**Instructions to follow**.
Repeat every line below exactly, word for word.

::::::::

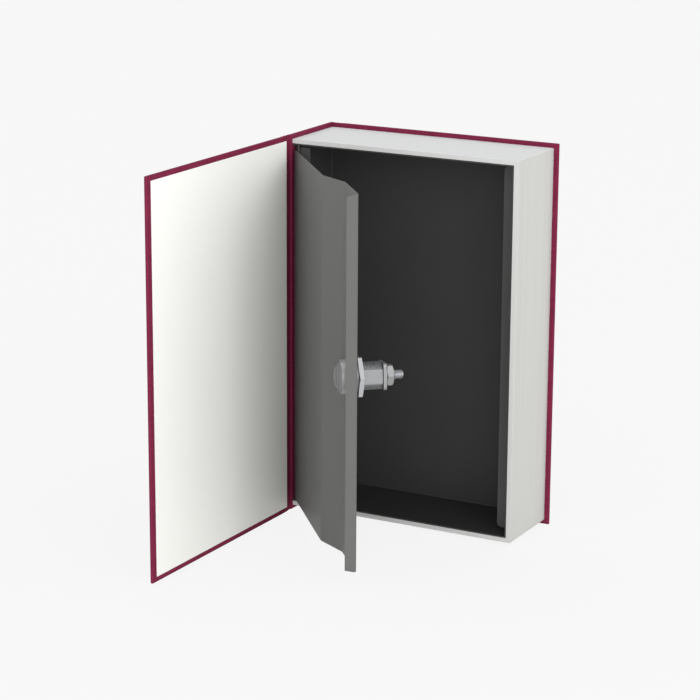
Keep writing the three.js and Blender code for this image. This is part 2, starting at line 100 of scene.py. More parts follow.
def swung(x, y, degrees):
    """The frame matrix of a piece that is swung open about an upright hinge at x, y."""
    hinge = Matrix.Translation((x, y, 0))
    return STILL @ hinge @ Matrix.Rotation(math.radians(-degrees), 4, "Z") @ hinge.inverted()


COVER = swung(0, -BOARD, COVER_OPEN)
DOOR = swung(*DOOR_HINGE, DOOR_OPEN)
print("fore-edge of the open cover, in metres:", COVER @ Vector((WIDTH, -BOARD, 0)))

# %% [markdown]
# The photograph was taken with a long lens from a little above, from the fore-edge
# side. The place, the aim and the lens were worked out from the straight edges of the
# covers, so that the render lies over the photograph. A tiny roll is left in the
# picture, and the camera has it too.

# %% The camera
CAMERA_PLACE = Vector((0.660965, -1.346717, 0.499571))
CAMERA_AIM = Vector((-0.027283, -0.066952, 0.114035))
CAMERA_ROLL = 0.306
CAMERA_LENS = 127.2

camera = bpy.data.objects.new("camera", bpy.data.cameras.new("camera"))
scene.collection.objects.link(camera)
camera.data.lens = CAMERA_LENS
camera.data.sensor_width = 36
camera.data.clip_start, camera.data.clip_end = 0.05, 50
aimed = (CAMERA_AIM - CAMERA_PLACE).to_track_quat("-Z", "Y").to_matrix().to_4x4()
camera.matrix_world = (
    Matrix.Translation(CAMERA_PLACE) @ aimed @ Matrix.Rotation(math.radians(CAMERA_ROLL), 4, "Z")
)
scene.camera = camera
print("camera", round((CAMERA_AIM - CAMERA_PLACE).length, 3), "m from the book")

# %% [markdown]
# A finish is a small network of shader nodes. Written node by node such networks are
# hard to read, so two small classes help. A Wire is the value on one socket, and
# arithmetic on it adds Math nodes, so a mask can be written as 1 - mask. A Network
# holds the nodes of a material or of the world, and its method node() adds any other
# node: its settings first, then its sockets, with plain values or wires. A Mix node
# has sockets for numbers, vectors and colours at once, and those for colours are
# number 6 and 7, with the mixed colour on output 2.

# %% A wire between two nodes
class Wire:
    """The value on a socket of a node network, which can be reckoned with."""

    def __init__(self, network, socket):
        self.network, self.socket = network, socket

    def maths(self, operation, *values):
        return self.network.node("ShaderNodeMath", {"operation": operation}, dict(enumerate(values)))

    def __add__(self, other):
        return self.maths("ADD", self, other)

    def __sub__(self, other):
        return self.maths("SUBTRACT", self, other)

    def __rsub__(self, other):
        return self.maths("SUBTRACT", other, self)

    def __mul__(self, other):
        return self.maths("MULTIPLY", self, other)

    __radd__, __rmul__ = __add__, __mul__

    def sine(self):
        return self.maths("SINE", self)

    def either(self, other):
        """1 where one of two masks is 1."""
        return self.maths("MAXIMUM", self, other)

    def above(self, level, softness):
        """0 below the level and 1 above it, with a soft step between."""
        return self.network.node(
            "ShaderNodeMapRange",
            {"interpolation_type": "SMOOTHSTEP"},
            {0: self, 1: level - softness, 2: level + softness},
        )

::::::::

**Exercise solution**.
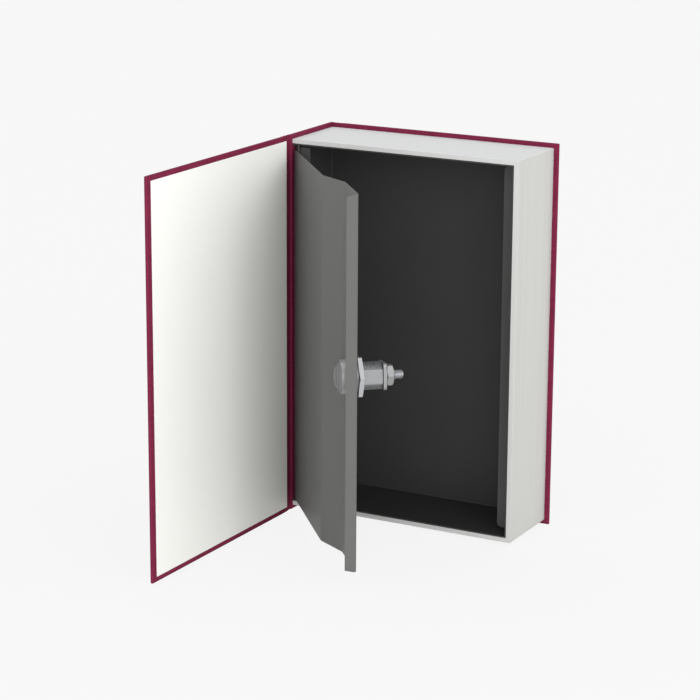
Keep writing the three.js and Blender code for this image. This is part 2, starting at line 100 of scene.py. More parts follow.
def swung(x, y, degrees):
    """The frame matrix of a piece that is swung open about an upright hinge at x, y."""
    hinge = Matrix.Translation((x, y, 0))
    return STILL @ hinge @ Matrix.Rotation(math.radians(-degrees), 4, "Z") @ hinge.inverted()


COVER = swung(0, -BOARD, COVER_OPEN)
DOOR = swung(*DOOR_HINGE, DOOR_OPEN)
print("fore-edge of the open cover, in metres:", COVER @ Vector((WIDTH, -BOARD, 0)))

# %% [markdown]
# The photograph was taken with a long lens from a little above, from the fore-edge
# side. The place, the aim and the lens were worked out from the straight edges of the
# covers, so that the render lies over the photograph. A tiny roll is left in the
# picture, and the camera has it too.

# %% The camera
CAMERA_PLACE = Vector((0.660965, -1.346717, 0.499571))
CAMERA_AIM = Vector((-0.027283, -0.066952, 0.114035))
CAMERA_ROLL = 0.306
CAMERA_LENS = 127.2

camera = bpy.data.objects.new("camera", bpy.data.cameras.new("camera"))
scene.collection.objects.link(camera)
camera.data.lens = CAMERA_LENS
camera.data.sensor_width = 36
camera.data.clip_start, camera.data.clip_end = 0.05, 50
aimed = (CAMERA_AIM - CAMERA_PLACE).to_track_quat("-Z", "Y").to_matrix().to_4x4()
camera.matrix_world = (
    Matrix.Translation(CAMERA_PLACE) @ aimed @ Matrix.Rotation(math.radians(CAMERA_ROLL), 4, "Z")
)
scene.camera = camera
print("camera", round((CAMERA_AIM - CAMERA_PLACE).length, 3), "m from the book")

# %% [markdown]
# A finish is a small network of shader nodes. Written node by node such networks are
# hard to read, so two small classes help. A Wire is the value on one socket, and
# arithmetic on it adds Math nodes, so a mask can be written as 1 - mask. A Network
# holds the nodes of a material or of the world, and its method node() adds any other
# node: its settings first, then its sockets, with plain values or wires. A Mix node
# has sockets for numbers, vectors and colours at once, and those for colours are
# number 6 and 7, with the mixed colour on output 2.

# %% A wire between two nodes
class Wire:
    """The value on a socket of a node network, which can be reckoned with."""

    def __init__(self, network, socket):
        self.network, self.socket = network, socket

    def maths(self, operation, *values):
        return self.network.node("ShaderNodeMath", {"operation": operation}, dict(enumerate(values)))

    def __add__(self, other):
        return self.maths("ADD", self, other)

    def __sub__(self, other):
        return self.maths("SUBTRACT", self, other)

    def __rsub__(self, other):
        return self.maths("SUBTRACT", other, self)

    def __mul__(self, other):
        return self.maths("MULTIPLY", self, other)

    __radd__, __rmul__ = __add__, __mul__

    def sine(self):
        return self.maths("SINE", self)

    def either(self, other):
        """1 where one of two masks is 1."""
        return self.maths("MAXIMUM", self, other)

    def above(self, level, softness):
        """0 below the level and 1 above it, with a soft step between."""
        return self.network.node(
            "ShaderNodeMapRange",
            {"interpolation_type": "SMOOTHSTEP"},
            {0: self, 1: level - softness, 2: level + softness},
        )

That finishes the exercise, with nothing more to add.